● **Given information**
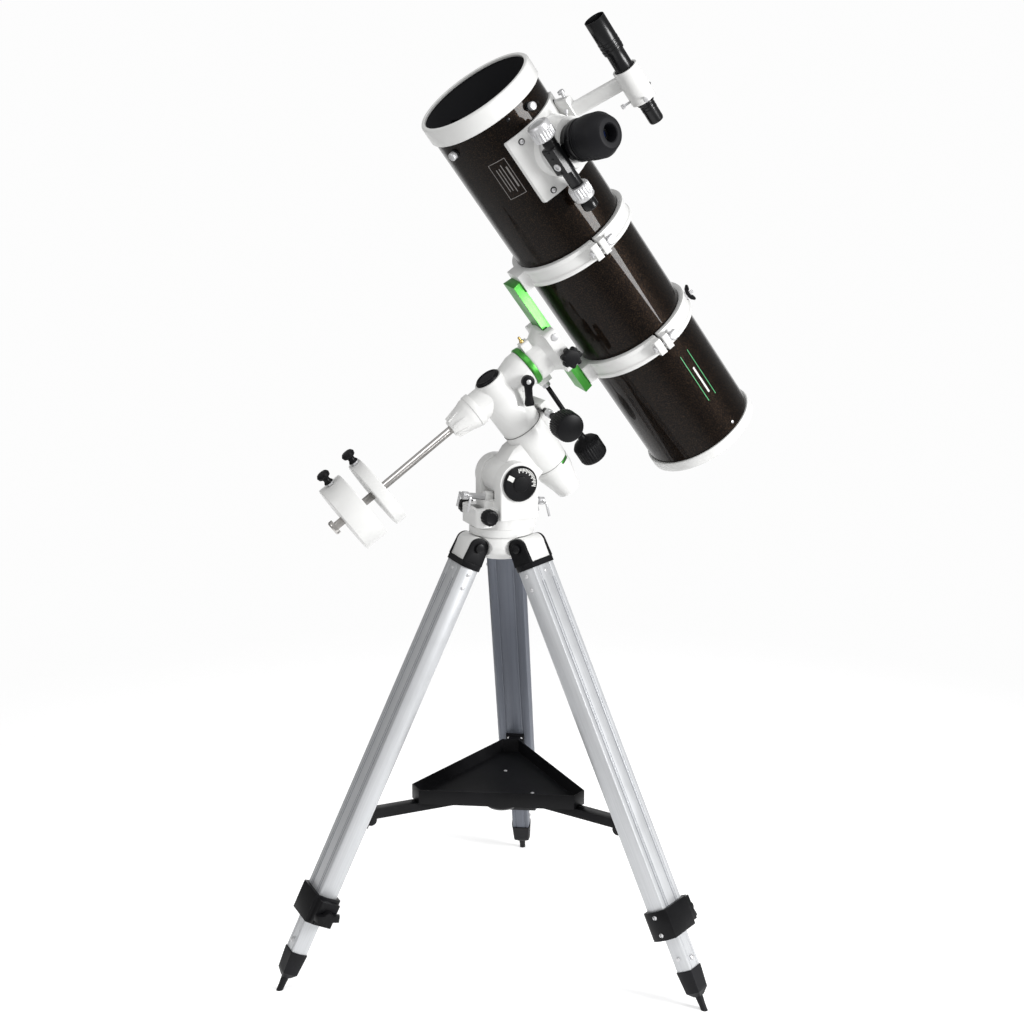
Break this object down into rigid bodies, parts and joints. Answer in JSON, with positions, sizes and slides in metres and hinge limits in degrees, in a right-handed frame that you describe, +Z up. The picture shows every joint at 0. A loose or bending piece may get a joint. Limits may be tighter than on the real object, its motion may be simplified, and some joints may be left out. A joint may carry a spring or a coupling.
{
  "type": "telescope on tripod",
  "caption": "Short dark reflector tube in hinged rings on an equatorial mount with counterweights, slow-motion controls and an extending aluminium tripod with tray.",
  "frame": {"origin": "centre of the bounding box's bottom face, on the floor the feet stand on", "axes": "+Z up; +Y is the horizontal direction the polar axis leans towards, along the north leg; +X is 90 degrees clockwise from it seen from above"},
  "size_m": [0.6918, 0.836, 1.5201],
  "materials": {
    "white_casting": "satin off-white painted casting",
    "white_weight": "satin off-white paint on cast iron",
    "tube_paint": "gloss very dark brown with fine metallic flake",
    "black_plastic": "satin moulded black",
    "black_rubber": "matt black",
    "black_metal": "black anodised or powder coated",
    "black_alloy": "gloss black anodised",
    "leg_aluminium": "silver anodised extrusion",
    "green_anodised": "bright green anodised",
    "chrome": "polished chrome plate",
    "steel": "polished steel bar",
    "mirror_glass": "aluminised front surface"
  },
  "bodies": {
    "tripod": {"tripod_head": "white_casting", "leg_forks": "black_plastic", "leg_pivot_bolts": "black_alloy", "leg_uppers": "leg_aluminium", "leg_clamps": "black_plastic", "spreader_hub": "black_plastic", "spreader_arms": "black_metal", "accessory_tray": "black_metal"},
    "leg_north": {"leg_lower_north": "leg_aluminium", "foot_north": "black_rubber"},
    "clamp_knob_north": {"leg_knob_north": "black_plastic"},
    "leg_southeast": {"leg_lower_southeast": "leg_aluminium", "foot_southeast": "black_rubber"},
    "clamp_knob_southeast": {"leg_knob_southeast": "black_plastic"},
    "leg_southwest": {"leg_lower_southwest": "leg_aluminium", "foot_southwest": "black_rubber"},
    "clamp_knob_southwest": {"leg_knob_southwest": "black_plastic"},
    "mount": {"mount_base": "white_casting"},
    "azimuth_screw_west": {"azimuth_knob_west": "black_plastic"},
    "azimuth_screw_east": {"azimuth_knob_east": "black_plastic"},
    "polar_head": {"ra_housing": "white_casting", "latitude_dial": "black_plastic", "polar_cap": "white_casting"},
    "latitude_screw_north": {"latitude_bolt_north": "chrome"},
    "latitude_screw_south": {"latitude_bolt_south": "chrome"},
    "ra_setting_circle": {"ra_circle": "green_anodised"},
    "ra_control": {"ra_knob": "black_plastic"},
    "ra_head": {"dec_housing": "white_casting", "front_cap": "black_plastic", "counterweight_collar": "white_casting", "counterweight_bar": "steel"},
    "ra_clutch_lever": {"ra_clutch": "black_plastic"},
    "weight_large": {"counterweight_large": "white_weight"},
    "weight_lock_large": {"weight_screw_large": "black_plastic"},
    "weight_small": {"counterweight_small": "white_weight"},
    "weight_lock_small": {"weight_screw_small": "black_plastic"},
    "dec_head": {"saddle": "white_casting"},
    "dec_setting_circle": {"dec_circle": "green_anodised"},
    "dec_control": {"dec_knob": "black_plastic"},
    "saddle_lock": {"saddle_knob": "black_plastic"},
    "ring_plate": {"dovetail_bar": "green_anodised", "ring_bases": "white_casting"},
    "optical_tube": {"tube": "tube_paint", "tube_front_ring": "white_casting", "mirror_cell": "white_casting", "primary_mirror": "mirror_glass", "secondary_mirror": "mirror_glass", "spider": "black_metal", "focuser_base": "white_casting", "pinion_block": "black_alloy", "finder_bracket": "white_casting"},
    "ring_cap_front": {"ring_cap_front": "white_casting"},
    "ring_lock_front": {"ring_knob_front": "chrome"},
    "ring_cap_rear": {"ring_cap_rear": "white_casting"},
    "ring_lock_rear": {"ring_knob_rear": "chrome"},
    "drawtube": {"drawtube": "black_alloy"},
    "focus_wheels": {"focus_knobs": "chrome"},
    "fine_focus": {"fine_knob": "black_alloy"},
    "eyepiece": {"eyepiece": "black_rubber"},
    "finder_scope": {"finder": "black_alloy"}
  },
  "joints": [
    {"name": "leg_extension_north", "type": "slide", "parent": "tripod", "child": "leg_north", "axis": [0, 0.4359, -0.9], "range_m": [-0.03, 0.42]},
    {"name": "clamp_knob_turn_north", "type": "hinge", "parent": "tripod", "child": "clamp_knob_north", "pos_m": [0, 0.34633, 0.13599], "axis": [-1, 0, 0], "continuous": true},
    {"name": "leg_extension_southeast", "type": "slide", "parent": "tripod", "child": "leg_southeast", "axis": [0.3775, -0.2179, -0.9], "range_m": [-0.03, 0.42]},
    {"name": "clamp_knob_turn_southeast", "type": "hinge", "parent": "tripod", "child": "clamp_knob_southeast", "pos_m": [0.28325, -0.14428, 0.13599], "axis": [0.5, 0.866, 0], "continuous": true},
    {"name": "leg_extension_southwest", "type": "slide", "parent": "tripod", "child": "leg_southwest", "axis": [-0.3775, -0.2179, -0.9], "range_m": [-0.03, 0.42]},
    {"name": "clamp_knob_turn_southwest", "type": "hinge", "parent": "tripod", "child": "clamp_knob_southwest", "pos_m": [-0.28325, -0.14428, 0.13599], "axis": [0.5, -0.866, 0], "continuous": true},
    {"name": "azimuth", "type": "hinge", "parent": "tripod", "child": "mount", "pos_m": [0, 0.01926, 0.722], "axis": [0, 0, 1], "range_deg": [-5, 5]},
    {"name": "azimuth_screw_turn_west", "type": "hinge", "parent": "mount", "child": "azimuth_screw_west", "pos_m": [0, 0.06026, 0.757], "axis": [-1, 0, 0], "continuous": true},
    {"name": "azimuth_screw_turn_east", "type": "hinge", "parent": "mount", "child": "azimuth_screw_east", "pos_m": [0, 0.06026, 0.757], "axis": [1, 0, 0], "continuous": true},
    {"name": "latitude", "type": "hinge", "parent": "mount", "child": "polar_head", "pos_m": [0, 0.01026, 0.8083], "axis": [1, 0, 0], "range_deg": [-12, 12]},
    {"name": "latitude_screw_travel_north", "type": "slide", "parent": "mount", "child": "latitude_screw_north", "axis": [0, 0.9871, 0.1599], "range_m": [-0.0075, 0.0075]},
    {"name": "latitude_screw_travel_south", "type": "slide", "parent": "mount", "child": "latitude_screw_south", "axis": [0, 0.9871, 0.1599], "range_m": [-0.0075, 0.0075]},
    {"name": "ra_circle_turn", "type": "hinge", "parent": "polar_head", "child": "ra_setting_circle", "pos_m": [0, 0.01926, 0.9382], "axis": [0, 0.6036, 0.7973], "continuous": true},
    {"name": "ra_slow_motion", "type": "hinge", "parent": "polar_head", "child": "ra_control", "pos_m": [-0.005, -0.04723, 0.9183], "axis": [-0.988, -0.0123, -0.1539], "continuous": true},
    {"name": "right_ascension", "type": "hinge", "parent": "polar_head", "child": "ra_head", "pos_m": [0, 0.01926, 0.9382], "axis": [0, 0.6036, 0.7973], "range_deg": [-45, 75]},
    {"name": "ra_clutch_turn", "type": "hinge", "parent": "ra_head", "child": "ra_clutch_lever", "pos_m": [-0.00351, -0.00868, 0.97064], "axis": [-0.9965, 0.0667, -0.0505], "range_deg": [-35, 35]},
    {"name": "weight_slide_large", "type": "slide", "parent": "ra_head", "child": "weight_large", "axis": [-0.0837, -0.7945, 0.6015], "range_m": [-0.013, 0.018]},
    {"name": "weight_lock_turn_large", "type": "hinge", "parent": "weight_large", "child": "weight_lock_large", "pos_m": [0.02466, 0.26128, 0.77127], "axis": [0, 0.6036, 0.7973], "continuous": true},
    {"name": "weight_slide_small", "type": "slide", "parent": "ra_head", "child": "weight_small", "axis": [-0.0837, -0.7945, 0.6015], "range_m": [-0.018, 0.138]},
    {"name": "weight_lock_turn_small", "type": "hinge", "parent": "weight_small", "child": "weight_lock_small", "pos_m": [0.0205, 0.22175, 0.80119], "axis": [0, 0.6036, 0.7973], "continuous": true},
    {"name": "declination", "type": "hinge", "parent": "ra_head", "child": "dec_head", "pos_m": [0, 0.02711, 0.94856], "axis": [-0.0837, -0.7945, 0.6015], "continuous": true},
    {"name": "dec_circle_turn", "type": "hinge", "parent": "dec_head", "child": "dec_setting_circle", "pos_m": [0, 0.02711, 0.94856], "axis": [-0.0837, -0.7945, 0.6015], "continuous": true},
    {"name": "dec_slow_motion", "type": "hinge", "parent": "dec_head", "child": "dec_control", "pos_m": [0.04129, -0.07347, 0.95281], "axis": [0.0371, -0.5896, -0.8068], "continuous": true},
    {"name": "saddle_lock_turn", "type": "hinge", "parent": "dec_head", "child": "saddle_lock", "pos_m": [-0.00938, -0.07512, 1.00841], "axis": [-0.9959, 0.0452, -0.0789], "continuous": true},
    {"name": "saddle_slide", "type": "slide", "parent": "dec_head", "child": "ring_plate", "axis": [-0.0355, 0.6056, 0.795], "range_m": [-0.03, 0.03]},
    {"name": "tube_rotation", "type": "hinge", "parent": "ring_plate", "child": "optical_tube", "pos_m": [-0.02172, -0.13221, 1.13161], "axis": [-0.0355, 0.6056, 0.795], "continuous": true},
    {"name": "ring_opening_front", "type": "hinge", "parent": "ring_plate", "child": "ring_cap_front", "pos_m": [0.08287, -0.09498, 1.19534], "axis": [-0.0355, 0.6056, 0.795], "range_deg": [0, 100]},
    {"name": "ring_lock_turn_front", "type": "hinge", "parent": "ring_cap_front", "child": "ring_lock_front", "pos_m": [-0.13124, -0.08527, 1.17839], "axis": [-0.0837, -0.7945, 0.6015], "continuous": true},
    {"name": "ring_opening_rear", "type": "hinge", "parent": "ring_plate", "child": "ring_cap_rear", "pos_m": [0.08962, -0.21035, 1.0439], "axis": [-0.0355, 0.6056, 0.795], "range_deg": [0, 100]},
    {"name": "ring_lock_turn_rear", "type": "hinge", "parent": "ring_cap_rear", "child": "ring_lock_rear", "pos_m": [-0.12449, -0.20064, 1.02695], "axis": [-0.0837, -0.7945, 0.6015], "continuous": true},
    {"name": "focus", "type": "slide", "parent": "optical_tube", "child": "drawtube", "axis": [-0.9318, -0.3077, 0.1928], "range_m": [-0.005, 0.035]},
    {"name": "focus_wheel_turn", "type": "hinge", "parent": "optical_tube", "child": "focus_wheels", "pos_m": [-0.1537, -0.00433, 1.3151], "axis": [-0.0355, 0.6056, 0.795], "range_deg": [-255, 40]},
    {"name": "fine_focus_turn", "type": "hinge", "parent": "focus_wheels", "child": "fine_focus", "pos_m": [-0.1537, -0.00433, 1.3151], "axis": [-0.0355, 0.6056, 0.795], "continuous": true},
    {"name": "eyepiece_pull", "type": "slide", "parent": "drawtube", "child": "eyepiece", "axis": [-0.9318, -0.3077, 0.1928], "range_m": [0, 0.03]},
    {"name": "finder_aim", "type": "hinge", "parent": "optical_tube", "child": "finder_scope", "pos_m": [-0.16801, -0.10575, 1.43765], "axis": [0.7678, -0.4927, 0.4096], "range_deg": [-1.2, 1.2]}
  ],
  "couplings": [
    {"joint": "latitude_screw_travel_north", "follows": "latitude", "m_per_rad": 0.034},
    {"joint": "latitude_screw_travel_south", "follows": "latitude", "m_per_rad": 0.034},
    {"joint": "focus_wheel_turn", "follows": "focus", "rad_per_m": -125}
  ]
}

● **Work to be completed**
State the number of lines above that hold the string "degrees", with nothing added.

● **Answer for the task**
2